Lower Anxiety by Focusing Your Thoughts--Not Focusing on Them
Focusing our thoughts is a powerful way to reduce anxiety because we're taking charge of our thoughts. A frustrating thing about anxiety is that it seems to take over. It invades our thoughts and runs wild with them. All types of anxiety involve racing thoughts, and racing thoughts are unfocused thoughts. Or perhaps they are focused, it's just that they're focused on worries, fears, negative self-judgments, and traps we're stuck in. You can calm your mind and reduce anxiety by focusing your thoughts.
What Focusing Your Thoughts is Not
Anxious thoughts are miserable. They lead to all sorts of unpleasant symptoms of anxiety. Also, because they constantly clamor around in our head, they control what we're thinking about. Of course, we hate that, so we tend to think about these thoughts and our anxiety quite a bit. This focus, however, is not what focusing our thoughts involves.
Focusing your thoughts is not:
- Homing in on worries and fears
- Getting stuck in your thoughts by arguing with them
- Listening to what they are telling you and believing them
- Paying attention to them and making decisions based on what they say
When we do these things, we are focusing on our thoughts. Since our thoughts are anxious, we're focusing on anxiety. Because worries and fears are controlling our thoughts, they're also controlling our actions (or lack of action).
What Focusing Your Thoughts Is
Anxious thoughts race through our minds. It's what they do. We, however, don't have to chase them. We can't always stop the racing thoughts, but we can turn our attention to something else.

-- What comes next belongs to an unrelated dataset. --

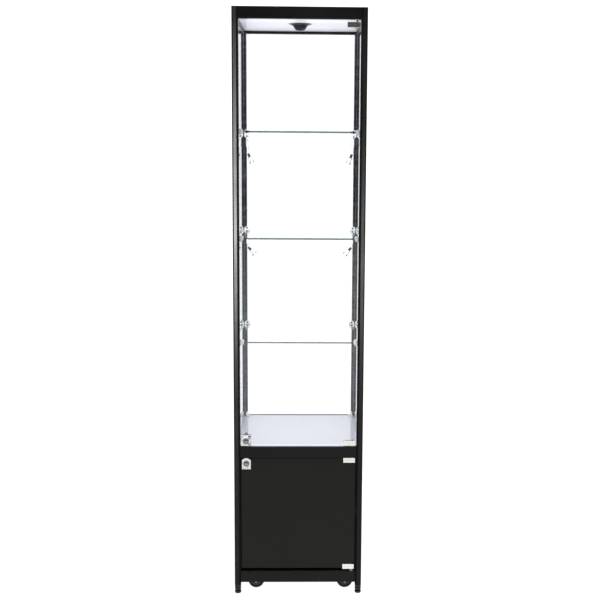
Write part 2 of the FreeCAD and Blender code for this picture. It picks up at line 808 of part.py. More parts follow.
stems = []
for level, (pivot_z, clip_z, lean) in SPOTS.items():
    stem = spot_stem(Size(pivot_z), Size(clip_z))
    stems += [stem, mirror(stem, "X")]
    for side in ("left", "right"):
        node(f"side_light_head_{level}_{side}", spot_head(side, Size(pivot_z), lean))
node("side_light_stems", group(*stems))


# ---- feet ---------------------------------------------------------------------------------

def foot(x, y):
    """Levelling foot: a round pad, a hexagon for the spanner and a stem up into the post."""
    pad = turned("foot", [
        (0, 0), (7, 0), (9.3, 1), (10, 3), (10, 7), (8.8, 9.5), (6.5, 10.5), (6.5, 13),
        (stem_radius, 13), (stem_radius, stem_top - 1), (stem_radius - 1, stem_top), (0, stem_top),
    ])
    hexagon = doc.addObject("Part::Prism", unused("hexagon"))
    hexagon.Polygon = 6
    bind(hexagon, Circumradius=8.4, Height=6)
    place(hexagon, 0, 0, 12.8)
    return place(fuse(pad, hexagon), x, y, 0)


def corners(x, y):
    """The four mirrored places of a part, with their names."""
    return {"front_left": (-x, -y), "front_right": (x, -y),
            "rear_left": (-x, y), "rear_right": (x, y)}


for corner, (x, y) in corners(pane, pane).items():
    node(f"foot_{corner}", foot(x, y))


# ---- castors ------------------------------------------------------------------------------

axle_z = wheel_radius + wheel_lift
board_under = base_top - base_thick
crown_top = board_under - 5.6
crown = given("crown", 2.5, "plate of a castor's fork")
arm = given("arm", 2.5, "side of a castor's fork")
kingpin = given("kingpin", 4, "castor kingpin")
axle = given("axle", 3, "castor axle")


def castor_plate(x, y):
    """Plate with screw heads under the bottom board, a race and the riveted kingpin."""
    reach, thick = 22, Size(2.5)
    plate = span(x - reach, x + reach, y - reach, y + reach, board_under - thick, board_under)
    bottom = crown_top - crown
    pin = rod(kingpin, board_under - bottom + 0.4, x, y, bottom - 0.4)
    rivet = rod(kingpin + 1.5, 1.0, x, y, bottom - 1.2)
    race = rod(13, board_under - crown_top - 0.2, x, y, crown_top + 0.2)
    parts = [plate, pin, rivet, race]
    for dx in (-16.5, 16.5):
        for dy in (-16.5, 16.5):
            parts.append(rod(3.2, 1.6, x + dx, y + dy, board_under - thick - 1.6))
    return fuse(*parts)


def castor_fork(x, y):
    """Fork: crown with the kingpin hole, two arms and the fixed axle."""
    gap = wheel_wide / 2 + 0.5
    low, high = axle_z - 7, crown_top
    outline = [(-9, high), (-9, high - 6), (trail - 7, axle_z), (trail + 7, axle_z),
               (14, high - 6), (14, high)]
    parts = [rod(14, crown, 0, 0, high - crown)]
    parts.append(span(-9, 14, -gap - arm, gap + arm, high - crown, high))
    for y0 in (-gap, gap + arm):
        side = extruded("arm", arm, outline)
        parts.append(place(side, 0, y0, 0, UPRIGHT))
        parts.append(rod(7, arm, trail, y0 - arm, axle_z, "Y"))
    parts.append(rod(axle, 2 * gap + 2 * arm, trail, -gap - arm, axle_z, "Y"))
    for y0 in (-gap - arm - 1.5, gap + arm):
        parts.append(rod(axle + 1.5, 1.5, trail, y0, axle_z, "Y"))
    body = cut(fuse(*parts), rod(kingpin + fit, 10, 0, 0, high - 6))
    return place(body, x, y, 0)


def castor_wheel(x, y):
    """Wheel with a rounded tread, dished sides and a bored hub."""
    side = wheel_wide / 2
    wheel = turned("wheel", [
        (axle + fit, -side), (8, -side), (9, 3 - side), (16.5, 3 - side), (17.5, 0.6 - side),
        (21, 0.6 - side), (wheel_radius - 1, 3.4 - side), (wheel_radius, 6 - side),
        (wheel_radius, side - 6), (wheel_radius - 1, side - 3.4), (21, side - 0.6),
        (17.5, side - 0.6), (16.5, side - 3), (9, side - 3), (8, side), (axle + fit, side),
    ])
    return place(wheel, x + trail, y, axle_z, ALONG["Y"])


plates = []
for corner, (x, y) in corners(castor_x, castor_y).items():
    plates.append(castor_plate(x, y))
    node(f"castor_fork_{corner}", castor_fork(x, y))
    node(f"castor_wheel_{corner}", castor_wheel(x, y))
node("castor_plates", group(*plates))


# ---- check and write ----------------------------------------------------------------------

doc.recompute()
for thing in doc.Objects:
    if "Invalid" in thing.State or "Error" in thing.State:
        raise RuntimeError(f"{thing.Name} ({thing.Label}) did not recompute: {thing.State}")
for name, thing in nodes.items():
    if thing.Shape.isNull() or not thing.Shape.isValid() or not thing.Shape.Solids:
        raise RuntimeError(f"{name} is not a valid solid")

os.makedirs("parts", exist_ok=True)
for name, thing in nodes.items():
    thing.Shape.exportStep(f"parts/{name}.step")
print(len(nodes), "nodes written")
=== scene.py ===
import json
import math

import bmesh
import bpy
import numpy as np
from mathutils import Matrix, Vector

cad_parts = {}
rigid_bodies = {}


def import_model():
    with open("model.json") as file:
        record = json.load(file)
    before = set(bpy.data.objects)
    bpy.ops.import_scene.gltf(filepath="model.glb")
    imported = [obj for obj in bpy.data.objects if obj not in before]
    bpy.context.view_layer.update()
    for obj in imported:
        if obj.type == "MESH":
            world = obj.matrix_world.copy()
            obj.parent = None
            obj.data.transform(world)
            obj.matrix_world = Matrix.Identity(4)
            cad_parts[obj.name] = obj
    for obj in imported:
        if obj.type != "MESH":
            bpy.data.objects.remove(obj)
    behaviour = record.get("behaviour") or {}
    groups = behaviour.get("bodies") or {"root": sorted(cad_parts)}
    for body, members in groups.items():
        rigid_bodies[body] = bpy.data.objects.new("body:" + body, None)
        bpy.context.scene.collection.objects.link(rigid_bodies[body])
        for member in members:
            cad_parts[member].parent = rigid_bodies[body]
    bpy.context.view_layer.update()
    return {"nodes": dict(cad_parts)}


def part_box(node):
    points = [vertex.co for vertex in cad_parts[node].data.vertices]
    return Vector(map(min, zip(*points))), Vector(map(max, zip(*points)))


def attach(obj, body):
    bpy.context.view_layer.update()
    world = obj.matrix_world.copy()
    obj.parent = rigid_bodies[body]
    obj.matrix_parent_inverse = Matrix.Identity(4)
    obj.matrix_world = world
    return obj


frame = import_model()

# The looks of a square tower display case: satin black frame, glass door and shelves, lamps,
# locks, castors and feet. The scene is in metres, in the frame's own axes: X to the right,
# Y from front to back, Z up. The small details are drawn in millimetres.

MM = 0.001
CORNERS = ("front_left", "front_right", "rear_left", "rear_right")
SIDES = ("left", "right")
LEVELS = ("upper", "lower")
DOORS = ("glass_door", "cupboard_door")

# in millimetres, as in the CAD
STEP_X = 185                # how far out the step beside the doors reaches
SPOT_X, SPOT_Y = 171, 165   # the side lights' pivots, left or right and back from the middle
KNUCKLE_REACH = 9           # how far a side light's dark knuckle reaches from its pivot
BRACKET_THICK = 1.5         # the angle brackets' sheet

# a side light's height in millimetres, and its lean in degrees from straight down
SPOT_POSE = {"upper": (1375, 22), "lower": (1064, 42)}

# a lock barrel's middle, right and up from the origin, in millimetres
LOCK_MIDDLE = {"glass_door": (-162.5, 497), "cupboard_door": (-161.6, 425)}


# ---- shaders ------------------------------------------------------------------------------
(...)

This shift in focus, paying attention what we want to pay attention to rather than the anxious commentary rattling around in our head, doesn't come easily at first. It's something that we have to do on purpose, with intention. This is a process that involves:
- Noticing that we're paying attention to our anxious thoughts
- Finding something better to pay attention to
- Turning our attention to this better thing, person, activity, etc.
- Turning our attention to it again and again because doing this takes a lot of practice
The great part about this is that you get to choose what you focus on. Instead of anxiety telling you what to think, you now can pick what you want to think about and then what you want to do. Notice that the key is shifting your focus. Ironically, one of the most powerful ways to reduce anxiety is not struggling with it or fighting and resisting. Instead, a very powerful way to lower anxiety is to accept that it exists, let it do its thing in one part of your mind, and then choose something positive to focus on instead.
The Importance of Choosing Your Focus
This little story is taken from a book called Break Free: Acceptance and Commitment Therapy in 3 Steps. It illustrates the power of focusing our thoughts.
Once there was a little tortoise who enjoyed the fresh air and sunshine. Her owners took her outside and put her in a big fenced-in circle of grass. But even though the pen was large, the tortoise felt trapped. The fence made her feel anxious, and she worried that she was stuck and would never get out. She kept thinking these thoughts, and she rammed into the side of it over and over again in an attempt to break it down. But it didn't work. After hours of ramming, she was exhausted. She gave up pulled her head, legs, and tail into her shell, and just lay there worrying about being trapped. She was so focused on her anxiety and fear of being trapped that she didn't even notice the open gate on the other side.
Do you focus on the walls of the fence, or do you focus on the big patch of grass and the gate? Anxiety makes us think about the fence, but we can reduce anxiety, and break out of the fence, by shifting our focus.
APA Reference
Peterson, T.
(2017, December 14). Lower Anxiety by Focusing Your Thoughts--Not Focusing on Them, HealthyPlace. Retrieved
on 2024, November 2 from https://www.healthyplace.com/blogs/anxiety-schmanxiety/2017/12/reduce-anxiety-by-focusing-your-thoughts
Author: Tanya J. Peterson, MS, NCC, DAIS
Hi Tanya
Thanks for this post found by it very useful, I was practicing this and googled it and found your article which make sure so much sense.
Hi Max,
I appreciate your comment and am really glad that this post was useful. Keep practicing and letting your curiosity and desire for knowledge guide you where you want to go!